Einer davon war ein Herr Lammert, der unangekündigt die Bühne betrat und viel und gerne über die erstmalige Einrichtung eines nationalen Rundfunks und die erfolgreiche Annektierung des Rundfunk-Sinfonieorchesters der DDR sprach. Niemand empörte sich hörbar, aber bald schon nutzten immer mehr Zuschauer das Beifallklatschen, um ihm das Wort abzuschneiden, wiederholt wurde er übertönt, schließlich klatschten ganz viele Leute mit, und er mußte seine Rede vorzeitig abbrechen. Es war eine schöne Erfahrung zu sehen, wie aus dem Bildungsbürgertum noch ziviler Ungehorsam hervorbrechen kann, und es war sicher nicht von ungefähr auf den billigen Plätzen am Lautesten.

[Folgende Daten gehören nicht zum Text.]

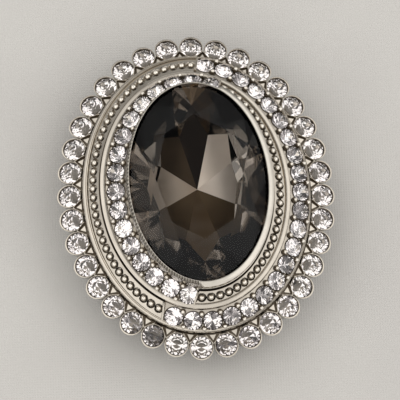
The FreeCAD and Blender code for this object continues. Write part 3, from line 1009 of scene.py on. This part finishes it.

Zuhaus dann zunächst Weberns George-Lieder angemacht, um einen würdigen Abschluß zu finden, aber sie waren zu würdevoll und steril, ich werde sanfte worte für dich lernen korrespondierte nicht mit dem unkonzentrierten Grübeln, das mich den Abend über begleitete.
Schließlich wurde es Prince: Thinking about you is driving me crazy / every day is a yellow day / I'm blinded by the daisies in your yard.